I believe that I heard the best explanation from a brother at my church a few years back that sounded just right. It’s like instead of just having the Holy Spirit, you have the Holy Spirit on steroids! This is where an amazing, overflowing amount of God’s power comes from. This is where God’s amazing peace; His peace that passes understanding. This is how God showed me about the hole inside that people (including me) ran around trying to fill up with booze, drugs, and all kinds of things. We were all trying to find that comfort and that absolute peaceful companionship that only the Holy Spirit will bring.
*Romans 14:17 “for the kingdom of God is not eating and drinking, but righteousness and peace and joy in the Holy Spirit.”
*Romans 15:13 “Now may the God of hope fill you with all joy and peace in believing, that you may abound in hope by the power of the Holy Spirit.”
*John 14:15-18 “If you love Me, keep My commandments. And I will pray the Father, and He will give you another Helper, that He may abide with you forever— the Spirit of truth, whom the world cannot receive, because it neither sees Him nor knows Him; but you know Him, for He dwells with you and will be in you. I will not leave you orphans; I will come to you.
*John 14:25-27 “These things I have spoken to you while being present with you.

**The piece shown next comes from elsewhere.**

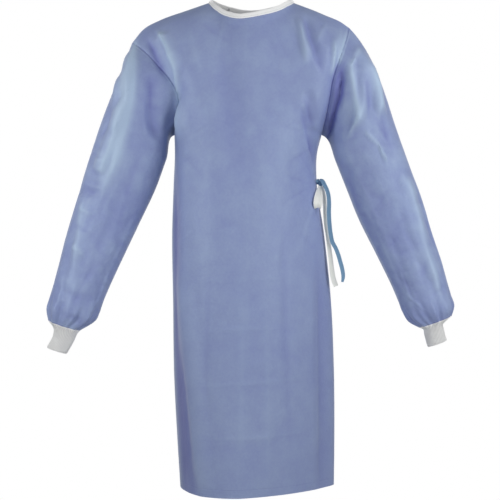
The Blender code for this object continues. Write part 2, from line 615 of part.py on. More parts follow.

But the Helper, the Holy Spirit, whom the Father will send in My name, He will teach you all things, and bring to your remembrance all things that I said to you. Peace I leave with you, My peace I give to you; not as the world gives do I give to you. Let not your heart be troubled, neither let it be afraid.”

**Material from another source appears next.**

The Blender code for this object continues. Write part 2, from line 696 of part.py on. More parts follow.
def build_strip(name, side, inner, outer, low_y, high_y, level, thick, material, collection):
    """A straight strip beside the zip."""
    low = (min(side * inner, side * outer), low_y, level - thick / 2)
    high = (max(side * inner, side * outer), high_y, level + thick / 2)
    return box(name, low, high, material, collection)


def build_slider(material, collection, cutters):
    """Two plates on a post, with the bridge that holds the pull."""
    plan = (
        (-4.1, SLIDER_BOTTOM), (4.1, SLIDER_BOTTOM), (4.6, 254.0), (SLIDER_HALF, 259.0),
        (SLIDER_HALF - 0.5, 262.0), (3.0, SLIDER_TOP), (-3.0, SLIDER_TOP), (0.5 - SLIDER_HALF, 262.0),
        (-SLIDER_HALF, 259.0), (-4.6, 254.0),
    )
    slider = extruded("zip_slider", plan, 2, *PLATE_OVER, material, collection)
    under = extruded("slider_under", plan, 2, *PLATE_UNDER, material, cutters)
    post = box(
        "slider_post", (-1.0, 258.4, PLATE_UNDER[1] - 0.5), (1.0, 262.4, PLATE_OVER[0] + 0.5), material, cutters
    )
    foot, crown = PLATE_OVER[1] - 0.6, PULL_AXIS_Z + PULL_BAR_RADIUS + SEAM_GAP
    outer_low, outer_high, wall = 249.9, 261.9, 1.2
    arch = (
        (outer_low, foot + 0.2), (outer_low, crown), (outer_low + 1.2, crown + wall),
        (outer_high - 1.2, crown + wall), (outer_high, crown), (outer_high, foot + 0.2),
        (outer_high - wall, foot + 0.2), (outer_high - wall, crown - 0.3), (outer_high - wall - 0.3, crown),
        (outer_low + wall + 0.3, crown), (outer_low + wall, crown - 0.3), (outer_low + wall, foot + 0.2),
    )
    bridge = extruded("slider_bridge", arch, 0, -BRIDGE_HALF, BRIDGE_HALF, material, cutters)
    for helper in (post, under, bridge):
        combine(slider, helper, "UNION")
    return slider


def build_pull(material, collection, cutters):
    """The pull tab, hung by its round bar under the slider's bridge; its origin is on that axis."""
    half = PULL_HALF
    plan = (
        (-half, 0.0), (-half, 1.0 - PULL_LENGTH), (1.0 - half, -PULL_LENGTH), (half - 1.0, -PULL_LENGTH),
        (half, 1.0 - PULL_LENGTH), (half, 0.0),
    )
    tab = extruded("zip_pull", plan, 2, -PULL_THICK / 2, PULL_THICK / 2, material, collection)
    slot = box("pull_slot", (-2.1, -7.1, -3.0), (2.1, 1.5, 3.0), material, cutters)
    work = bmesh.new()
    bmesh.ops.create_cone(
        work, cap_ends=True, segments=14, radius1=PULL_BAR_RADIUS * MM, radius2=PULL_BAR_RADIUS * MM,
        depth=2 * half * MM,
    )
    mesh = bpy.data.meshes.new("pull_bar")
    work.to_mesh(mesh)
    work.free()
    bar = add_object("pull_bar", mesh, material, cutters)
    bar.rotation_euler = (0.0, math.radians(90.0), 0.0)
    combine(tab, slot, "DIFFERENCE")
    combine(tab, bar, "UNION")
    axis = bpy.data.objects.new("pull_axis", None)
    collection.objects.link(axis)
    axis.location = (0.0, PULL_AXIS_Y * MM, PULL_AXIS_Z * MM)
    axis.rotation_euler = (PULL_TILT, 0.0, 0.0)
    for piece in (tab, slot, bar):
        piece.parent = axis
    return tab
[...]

I wrestled in my sleep and this morning with the right way to share this with you all due to the fact that the Baptism of the Holy Spirit is not accepted in all of the denominations of faith. But, the denominations are people made not God made. Just because one doesn’t believe, doesn’t mean it isn’t true. I know people mostly disbelieve out of fear. But fear is not of God. I’ve shared with you before:
*2 Timothy 1:7 “For God has not given us a spirit of fear, but of power and of love and of a sound mind.” When I rededicated my life to the Lord in 1988 I knew the Baptism of the Holy Spirit is what I longed for. Even though I’d been raised in a Baptist church until 1968 and then on to an Episcopalian church throughout my school years, I remembered my mother praying in tongues since I was a small child. My folks had Bible studies in our home during the 1960’s. They were involved in the healing ministry (Order of St. Luke) during the outpouring of the Holy Spirit during these years. I heard of the miraculous healings done at Kathryn Kuhlman crusades (https://www.google.com/search?ie=UTF-8&oe=UTF-8&q=Kathryn%20kuhlman). I’d had a healing myself, of my kidneys in 1968. If you’d like to learn more of my background there is a short version in my book which can be purchased at:
or there is also more by looking into this blog’s archives.

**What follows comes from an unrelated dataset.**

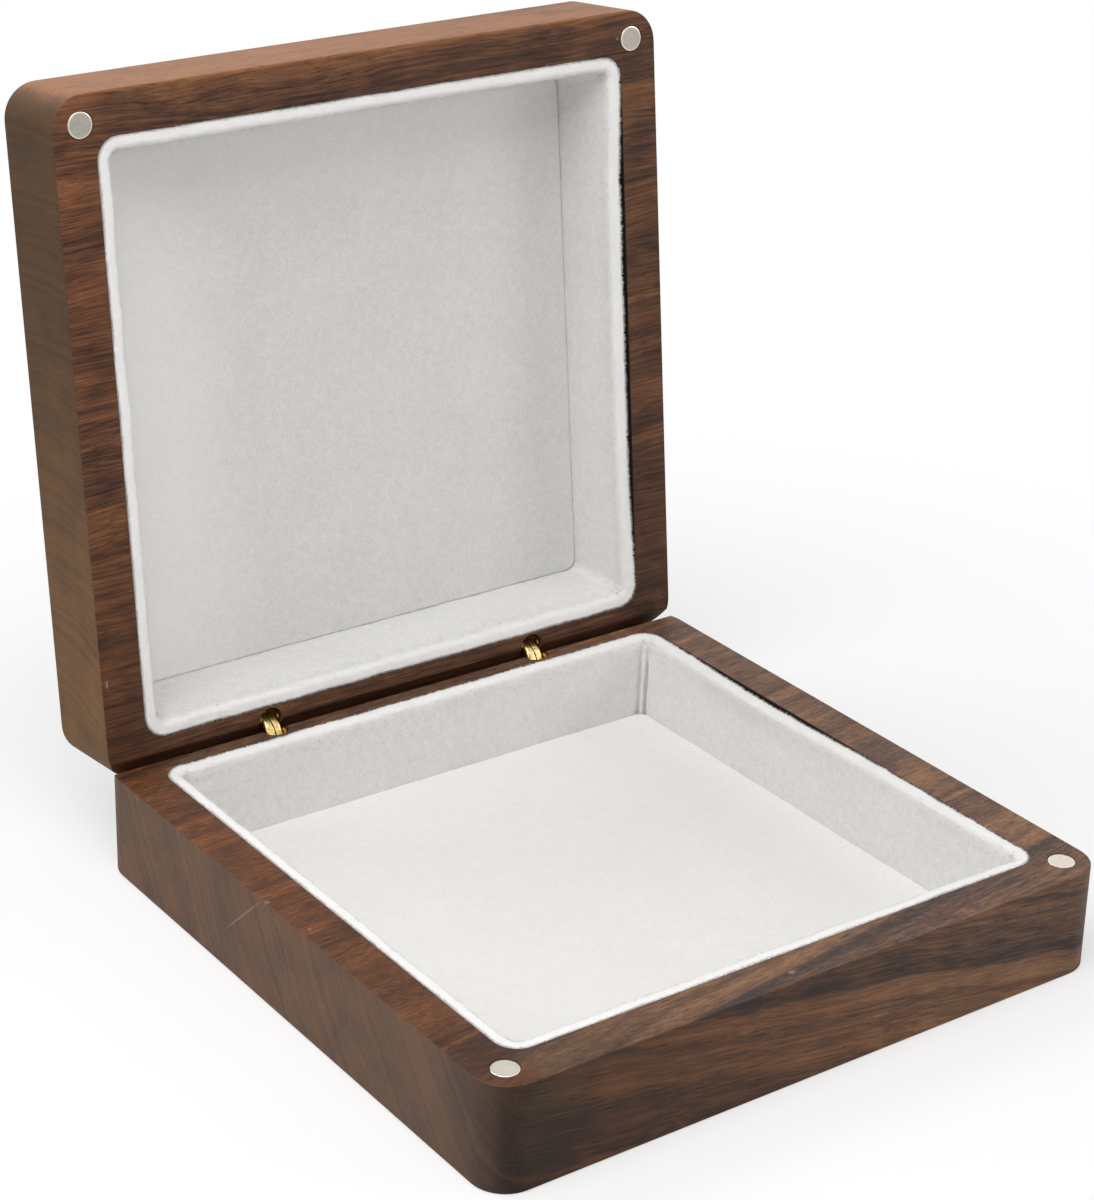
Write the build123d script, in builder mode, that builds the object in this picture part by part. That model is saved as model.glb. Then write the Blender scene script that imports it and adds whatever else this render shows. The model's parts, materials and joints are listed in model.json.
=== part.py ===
from build123d import *
import os
from math import cos, radians, sin

# A square two-part walnut box. The base and the lid are each milled from one block, lined with padded
# velvet, held shut by disc magnets at the front and joined at the rear by two barrel hinges.
# Millimetres. The origin is the centre of the underside, +Z is up and the front faces -Y.
# The box is modelled open, with the lid leaning back on its stop.

# Outside of the box
box_width = 120.0
box_depth = 118.0
base_height = 18.5
lid_height = 17.5
corner_radius = 6.0
edge_round = 0.4
rim_round = 0.2
overrun = 10.0

# How far the lid opens, and the gaps that are left when it is shut and when it is open
open_angle = 96.0
closing_gap = 0.2
stop_clearance = 0.15

# Barrel hinges: a barrel in each half, two leaves between them and a pin through the leaves in each barrel
hinge_spacing = 56.0
barrel_radius = 2.0
barrel_length = 8.0
barrel_back_land = 1.8
barrel_front_land = 0.35
barrel_bevel = 0.15
barrel_fit = 0.05
base_barrel_recess = 0.1
lid_barrel_recess = 0.6
mouth_margin = 0.45
mouth_depth = 2.0
pin_radius = 0.45
pin_depth = 2.0
pin_fit = 0.01
pin_end_inset = 0.15
pin_running_clearance = 0.05
leaf_thickness = 1.45
leaf_gap = 0.2
leaf_side_clearance = 0.05
leaf_side_round = 0.6
leaf_slit_round = 0.1
leaf_end_radius = 1.0
leaf_belly = 0.5
leaf_end_clearance = 0.4
rear_bevel_lead = 0.1

# The pocket milled in each half
wall = 7.6
floor_thickness = 3.1
pocket_corner_radius = 4.0

# Disc magnets in the front corners of both rims
magnet_radius = 2.3
magnet_thickness = 3.0
magnet_round = 0.25
magnet_land = 2.8
magnet_recess = 0.05
magnet_fit = 0.05

# Strip of card and velvet round the walls of each pocket
strip_fit = 0.25
strip_drop = 0.1
strip_top_thickness = 3.0
strip_foot_thickness = 4.5
strip_top_radius = 3.0
strip_foot_radius = 1.8
strip_front_round = 1.4
strip_back_round = 0.8
card_thickness = 1.0
card_cover = 1.4
seam_gap = 0.2

# Velvet pad on a board at the bottom of each pocket
board_thickness = 0.8
board_inset = 0.8
board_corner_radius = 1.2
pad_cover = 0.55
pad_crown = 0.3
pad_shoulder = 9.0
pad_fit = 0.3
pad_side_draw = 0.35
pad_corner_radius = 2.2
pad_edge_round = 0.7

# Places worked out from the sizes above
half_angle = radians(open_angle) / 2
barrel_setback = barrel_back_land + barrel_radius
mouth_radius = barrel_radius + mouth_margin
rear_wall = barrel_setback + mouth_radius + barrel_front_land
leaf_pitch = 2 * pin_depth + closing_gap
slot_width = 2 * leaf_thickness + leaf_gap + 2 * leaf_side_clearance
slot_depth = pin_depth + leaf_end_radius + leaf_end_clearance
magnet_inset = magnet_land + magnet_radius
pocket_width = box_width - 2 * wall
pocket_length = box_depth - wall - rear_wall
strip_width = pocket_width - 2 * strip_fit
strip_length = pocket_length - 2 * strip_fit
pad_width = strip_width - 2 * strip_foot_thickness - 2 * pad_fit
pad_length = strip_length - 2 * strip_foot_thickness - 2 * pad_fit
pad_height = board_thickness + pad_cover

# The lid and the base are mirror images in the plane that halves the opening. This is how far a square
# rear corner would reach past that plane, and how far it is bevelled back to clear it.
corner_reach = barrel_setback * sin(half_angle) + pin_depth * cos(half_angle) - leaf_pitch / 2
bevel_forward = barrel_setback + rear_bevel_lead
bevel_down = (corner_reach + stop_clearance / 2) / cos(half_angle)

# Directions in the open lid, from its hinge to its front and out through its top, and along the leaves
lid_forward = Vector(0, -cos(2 * half_angle), sin(2 * half_angle))
lid_outward = Vector(0, sin(2 * half_angle), cos(2 * half_angle))
leaf_along = Vector(0, sin(half_angle), cos(half_angle))
leaf_front = Vector(0, -cos(half_angle), sin(half_angle))

base_pin_place = Vector(0, box_depth / 2 - barrel_setback, base_height - pin_depth)
lid_pin_place = base_pin_place + leaf_along * leaf_pitch
lid_rim_centre = lid_pin_place - lid_outward * pin_depth + lid_forward * (box_depth / 2 - barrel_setback)

# Each half is drawn from the middle of its rim, with local Y to the front and local Z into the wood
base_rim = Plane(origin=(0, 0, base_height), x_dir=(1, 0, 0), z_dir=(0, 0, -1))
lid_rim = Plane(origin=lid_rim_centre, x_dir=(-1, 0, 0), z_dir=lid_outward)

barrel_forward = barrel_setback - box_depth / 2
magnet_forward = box_depth / 2 - magnet_inset
hinge_places = {"left": -hinge_spacing / 2, "right": hinge_spacing / 2}
magnet_places = {"left": magnet_inset - box_width / 2, "right": box_width / 2 - magnet_inset}
leaf_places = {"outer": (leaf_thickness + leaf_gap) / 2, "inner": -(leaf_thickness + leaf_gap) / 2}


def across(rim, place):
    """Local X in a half of the box for a place given along the box's own X."""
    return place * rim.x_dir.X


def side_view(rim, place):
    """Plane square to the hinge line, with local X to the front and local Y into the wood."""
    return Plane(origin=rim.origin + rim.x_dir * across(rim, place), x_dir=rim.y_dir, z_dir=rim.x_dir)


def pocket_level(rim, depth):
    """Plane at a depth below the rim, centred on the pocket."""
    centre = rim.origin + rim.y_dir * (rear_wall - wall) / 2 + rim.z_dir * depth
    return Plane(origin=centre, x_dir=rim.x_dir, z_dir=rim.z_dir)


def inward(rim):
    """Axis from the rim into the wood."""
    return Axis(rim.origin, rim.z_dir)


def cut_rear_bevel(rim, sink):
    """Slope the rear edge back so that it clears the other half when the box is open."""
    rear = -box_depth / 2
    slope = bevel_down / bevel_forward
    low = (rear - overrun, bevel_down + sink + overrun * slope)
    high = (rear + bevel_forward + overrun, sink - overrun * slope)
    with BuildSketch(side_view(rim, 0)) as wedge:
        with BuildLine():
            Polyline(low, high, (low[0], high[1]), close=True)
        make_face()
    extrude(wedge.sketch, amount=box_width, both=True, mode=Mode.SUBTRACT)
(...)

I truly believed that a good Christian was to desire the Holy Spirit and the spiritual gifts of God. http://www.biblegateway.com/passage/?search=1Corinthians+14&version=NKJV
I could write more and more on the subject but that would make this blog entry into more of a book chapter. I would suggest that you pray and read what God shows you. Most importantly, I consumed the shorter but jam packed with info, books by Kenneth E. Hagin: http://www.rhema.org/store/authors/kenneth-e-hagin.html?author=9
Please forgive my memory if I forget to mention something (be sure to contact me at the e-mail address below if you have questions). I received the baptism of the Holy Spirit on the top bunk in the prison cell that I was in, January of 1989. At the time it didn’t seem like the most appropriate place but it was the only place that I had at the time and I wanted more of God. I remember lying there, praying (which is just talking to God) and telling Him how I desired more of Him. How I’d heard of the gifts of the Holy Spirit and how I wanted all of the gifts that He was willing to give me. How, by definition these gifts were freely given. How I knew that this was what I was supposed to do. Along with how much I loved Him and walking daily with Him. I went on and on for some time, I’m sure. During this time, all of a sudden I felt a wonderful, warm, non-painful, power as if it was a bolt of electricity shooting from my head to my feet that felt like it nearly raised me from my bunk. I whispered in a tongue unknown to me due to my roommate being on the bottom bunk.
I went on to praying this way as I believe God was leading. I remember having doubts that I was honestly praying in tongues but I read more and have been reassured to this day of the truth in all of this. My walk with the Lord grew more and more and has been expressed in many of my writings in this blog. His peace has been multiplied to the point of many nearly drunken (in the Holy Spirit) writing sessions. This is where I learned of who I lacked during my drunken/doped up days. There is no negativity as in those old, bad acid trips or when I’d go fully overboard with the booze and drugs. And, I can attest to the fact that God shared in His word that He would never leave me nor forsake me.
*Deuteronomy 31:8 “And the LORD, He is the One who goes before you. He will be with you, He will not leave you nor forsake you; do not fear nor be dismayed.”
I can honestly admit that I have not felt lonely even one day since that day, 23 years ago.